• [Exercise task]:
Give the data again exactly, from its opening line through the line in which "at its rim." appears.

• [Data lines]:
◆ ◆ ◆
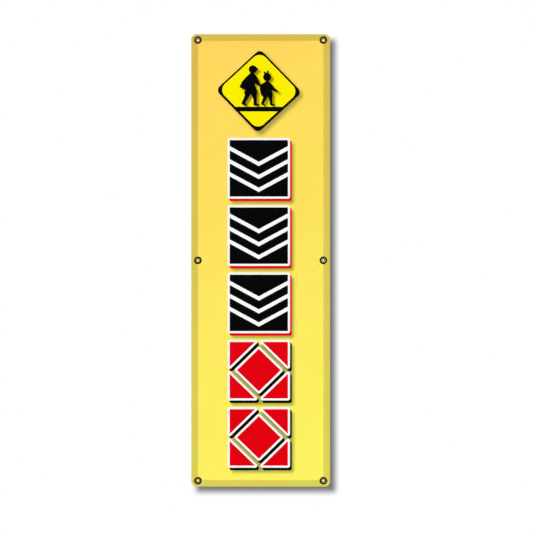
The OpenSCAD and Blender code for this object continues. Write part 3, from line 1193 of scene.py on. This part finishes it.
@dataclass(frozen=True)
class AgedBrass:
    """The pressed metal: darkened outside, rubbed to olive brass in the throat, worn at its rim.

    Grain and scratches are noises, each with its scale per metre, its detail and its stretch.
    """

    cut: BannerCut
    name: str
    dark: tuple[int, int, int] = (9, 6, 3)
    patina: tuple[int, int, int] = (22, 16, 7)
    rubbed: tuple[int, int, int] = (130, 119, 36)
    worn: tuple[int, int, int] = (176, 154, 78)
    rubbed_r: tuple[float, float] = (7.8 * MM, 9.2 * MM)
    rub_wander: float = 1.6 * MM
    rim_inset: tuple[float, float] = (0.55 * MM, 0.2 * MM)
    grain: tuple[float, float] = (700.0, 4.0)
    grain_rise: tuple[float, float] = (0.3, 0.75)
    roughness: tuple[float, float] = (0.26, 0.44)
    clouds: Patches = Patches(240.0, 4.0, 0.35, 0.75)
    wear: Patches = Patches(260.0, 3.0, 0.42, 0.65, 0.1, 0.6)
    scratches: tuple[float, float, tuple[float, float, float]] = (900.0, 5.0, (1.0, 1.0, 0.15))
    scratch_depth: float = 0.02 * MM
    coat: float = 0.04
    coat_roughness: float = 0.28

    def material(self) -> bpy.types.Material:
        """Builds the material: patina by radius, fine scratches, and a worn edge at the flange's rim.

        Returns:
            The material.
        """
        book = NodeBook(bpy.data.materials.new(self.name))
        radius = book.eyelet_radius(self.cut)
        grain = book.noise(*self.grain)
        reach = book.math("MULTIPLY_ADD", grain, self.rub_wander, radius)
        colour = book.blend(self.clouds.on(book), linear(*self.dark), linear(*self.patina))
        colour = book.blend(book.ramp(reach, *self.rubbed_r, 1.0, 0.0), colour, linear(*self.rubbed))
        rim = book.ramp(radius, *(self.cut.flange_r - inset for inset in self.rim_inset))
        colour = book.blend(book.math("MULTIPLY", rim, self.wear.on(book)), colour, linear(*self.worn))
        relief = book.bump(book.noise(*self.scratches), self.scratch_depth)
        gloss = book.ramp(grain, *self.grain_rise, *self.roughness)
        book.finish(Base_Color=colour, Normal=relief, Roughness=gloss)
        return book.finish(Metallic=1.0, Coat_Weight=self.coat, Coat_Roughness=self.coat_roughness)


# The studio


@dataclass
class Studio:
    """The camera, the light, the wall close behind the banner and the pale floor below it."""

    cut: BannerCut
    lens: float = 200.0
    sensor: float = 36.0
    clip: tuple[float, float] = (0.1, 60.0)
    distance: float = 9.817
    aim: tuple[float, float] = (0.0195, -0.0204)
    wall_gap: float = 14 * MM
    wall_half_w: float = 1.3
    wall_top: float = 1.25
    floor_z: float = -1.05
    floor_half: float = 14.0
    floor_tone: float = 0.86
    floor_glow: float = 0.16
    shadow_shift: tuple[float, float] = (17.6 * MM, 18.3 * MM)
    shadow_spread: float = 2.3 * MM
    shadow_soft: float = 16.5 * MM
    shadow_level: float = 0.21
    ring_r: tuple[float, float] = (6 * MM, 9 * MM)
    spot_r: tuple[float, float] = (1.3 * MM, 3.6 * MM)
    spot_level: float = 1.4
    key_way: tuple[float, float, float] = (0.62, 1.0, -0.62)
    key_level: float = 0.69
    key_soft: float = 50.0
    back_way: tuple[float, float, float] = (-0.31, -1.0, -0.372)
    back_level: float = 0.60
    back_soft: float = 40.0
    dome_level: float = 0.29

    def camera(self) -> None:
        """A long lens straight at the banner, as the photograph has it."""
        data = bpy.data.cameras.new("camera")
        data.lens, data.sensor_width = self.lens, self.sensor
        data.clip_start, data.clip_end = self.clip
        camera = bpy.data.objects.new("camera", data)
        camera.location = (self.aim[0], -self.distance, self.aim[1])
        camera.rotation_euler = (math.pi / 2, 0.0, 0.0)
        bpy.context.scene.collection.objects.link(camera)
        bpy.context.scene.camera = camera

    def sun(self, name: str, way: tuple[float, float, float], level: float, soft: float) -> None:
        """A distant soft light.

        Args:
            name: The light's name.
            way: The direction in which it shines.
            level: How bright it makes a white surface that faces the banner's way, where 1 is white.
            soft: Its angular size in degrees.
        """
        data = bpy.data.lights.new(name, "SUN")
        direction = Vector(way).normalized()
        data.energy = level * math.pi / abs(direction.y)
        data.angle = math.radians(soft)
        lamp = bpy.data.objects.new(name, data)
        lamp.rotation_mode = "QUATERNION"
        lamp.rotation_quaternion = direction.to_track_quat("-Z", "Y")
        bpy.context.scene.collection.objects.link(lamp)

    def plane(
        self, name: str, corners: list[tuple[float, float, float]], material: bpy.types.Material
    ) -> bpy.types.Object:
        """A flat backdrop.

        Args:
            name: Its name.
            corners: Its four corners in turn.
            material: Its material.

        Returns:
            The backdrop, marked as no part of the banner.
        """
        mesh = bpy.data.meshes.new(name)
        mesh.from_pydata(corners, [], [(0, 1, 2, 3)])
        mesh.materials.append(material)
        plane = bpy.data.objects.new(name, mesh)
        bpy.context.scene.collection.objects.link(plane)
        return plane

    def wall_light(self, book: NodeBook) -> bpy.types.NodeSocket:
        """How bright the wall looks: white, less the drop shadow, with a ring and a spot at each eyelet.

        The shadow is a box whose edges fade by a smooth step each way, the two multiplied. Behind
        each eyelet lies the ring's own shadow, with the spot of light that its hole lets through.

        Args:
            book: The wall's book.

        Returns:
            The brightness, where 1 is white.
        """
        x, _, z = book.split(book.place)
        ways = (book.math("SUBTRACT", x, self.shadow_shift[0]), book.math("ADD", z, self.shadow_shift[1]))
        fades = []
        for way, half in zip(ways, self.cut.half):
            past = book.past(way, half + self.shadow_spread)
            fades.append(book.ramp(past, -self.shadow_soft, self.shadow_soft, 1.0, 0.0))
        shadow = book.math("MULTIPLY_ADD", book.math("MULTIPLY", *fades), self.shadow_level - 1.0, 1.0)
        radius = book.eyelet_radius(self.cut)
        ring = book.ramp(radius, *self.ring_r, self.shadow_level, 1.0)
        spot = book.ramp(radius, *self.spot_r, self.spot_level, 0.0)
        return book.math("MAXIMUM", book.math("MINIMUM", shadow, ring), spot)

    def wall(self) -> None:
        """A white wall close behind the banner, with the soft drop shadow that the picture has.

        Only the camera sees it, from its front, so it neither lights nor shades the object.
        """
        book = NodeBook(bpy.data.materials.new("wall_white"))
        glow = book.node("ShaderNodeEmission")
        book.feed(glow.inputs["Strength"], self.wall_light(book))
        clear = book.node("ShaderNodeBsdfTransparent")
        back = book.node("ShaderNodeNewGeometry").outputs["Backfacing"]
        mix = book.feed_all(book.node("ShaderNodeMixShader"), back, glow.outputs[0], clear.outputs[0])
        book.feed(book.tree.nodes["Material Output"].inputs[0], mix.outputs[0])
        w, y, low, high = self.wall_half_w, self.wall_gap, self.floor_z, self.wall_top
        wall = self.plane("wall", [(-w, y, low), (w, y, low), (w, y, high), (-w, y, high)], book.owner)
        wall.visible_diffuse = wall.visible_glossy = wall.visible_shadow = wall.visible_transmission = False

    def floor(self) -> None:
        """A plain pale floor with a glow that only the camera and reflections see."""
        book = NodeBook(bpy.data.materials.new("floor_pale"))
        book.finish(Base_Color=grey(self.floor_tone), Roughness=0.8, Specular_IOR_Level=0.1)
        glow = book.math("MULTIPLY", book.seen(), self.floor_glow)
        book.finish(Emission_Color=grey(1.0), Emission_Strength=glow)
        h, z = self.floor_half, self.floor_z
        floor = self.plane("floor", [(-h, -h, z), (h, -h, z), (h, h, z), (-h, h, z)], book.owner)
        floor.visible_diffuse = False

    def dome(self) -> None:
        """An even dome of light, which the camera and reflections see as white."""
        book = NodeBook(bpy.data.worlds.new("dome"), "Background")
        level = book.ramp(book.seen(), 0.0, 1.0, self.dome_level, 1.0)
        bpy.context.scene.world = book.finish(Color=grey(1.0), Strength=level)

    def build(self) -> None:
        """Sets up the whole studio."""
        bpy.context.scene.view_settings.view_transform = "Standard"
        self.camera()
        self.sun("key", self.key_way, self.key_level, self.key_soft)
        self.sun("back", self.back_way, self.back_level, self.back_soft)
        self.wall()
        self.floor()
        self.dome()


# The banner


@dataclass
class Banner:
    """The whole banner: the sheet, its ink and its eyelets."""

    cut: BannerCut = field(default_factory=BannerCut)
    scrim: Scrim = field(default_factory=Scrim)
    sign_step: float = 2.5 * MM

    def metal(self) -> list[bpy.types.Object]:
        """Gives the CAD eyelets and washers their finishes.

        Returns:
            The eyelets and washers.
        """
        washer = AgedBrass(
            self.cut, "washer_brass", dark=(96, 84, 50), patina=(110, 96, 58), rubbed=(142, 128, 80)
        )
        finishes = {"eyelet": AgedBrass(self.cut, "eyelet_brass").material(), "washer": washer.material()}
        pieces = []
        for name, node in sorted(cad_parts.items()):
            finish = finishes.get(name.split("_")[0])
            if finish is not None:
                node.data.materials.clear()
                node.data.materials.append(finish)
                pieces.append(node)
                log.info("metal %s", name)
        return pieces

    def print(self, hang: ClothHang) -> list[bpy.types.Object]:
        """Lays the four inks on the hanging cloth, the sign's yellow with the figures' shade on it.

        Args:
            hang: How the cloth lies.

        Returns:
            The four films.
        """
        inks = {
            "print_white": ("white_ink", (253, 253, 253)),
            "print_red": ("red_ink", (231, 0, 15)),
            "print_black": ("black_ink", (2, 2, 2)),
            "print_sign_yellow": ("yellow_ink", (255, 243, 0)),
        }
        pieces = []
        fields = {node: InkField(node, slot, hang) for node, (slot, _) in inks.items()}
        fields["print_sign_yellow"].step = self.sign_step
        for node, (slot, colour) in inks.items():
            on_sign = node == "print_sign_yellow"
            finish = Ink(slot, colour, self.scrim, shaded=on_sign).material()
            figures = fields["print_black"].figures() if on_sign else None
            pieces.append(fields[node].build(finish, figures))
            log.info("ink %s: %d faces", node, len(pieces[-1].data.polygons))
        return pieces

    def build(self) -> None:
        hang = ClothHang(self.cut)
        face = PrintedFace(self.cut, self.scrim)
        finishes = [face.material(), BareBack(self.scrim).material(), face.material(back=True)]
        sheet = TarpaulinSheet(self.cut, hang).build(finishes)
        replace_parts(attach(sheet, "root"), "banner_sheet")
        log.info("sheet: %d faces", len(sheet.data.polygons))
        prints = self.print(hang)
        metal = self.metal()


def main() -> None:
    """Builds the banner and the studio in order."""
    logging.basicConfig(level=logging.INFO, format="%(name)s: %(message)s")
    banner = Banner()
    banner.build()
    Studio(banner.cut).build()


if __name__ == "__main__":
    main()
◆ ◆ ◆
• [Answer to the task]:
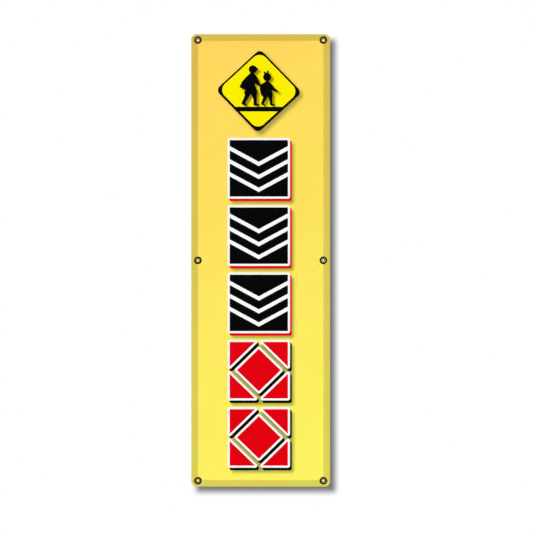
The OpenSCAD and Blender code for this object continues. Write part 3, from line 1193 of scene.py on. This part finishes it.
@dataclass(frozen=True)
class AgedBrass:
    """The pressed metal: darkened outside, rubbed to olive brass in the throat, worn at its rim.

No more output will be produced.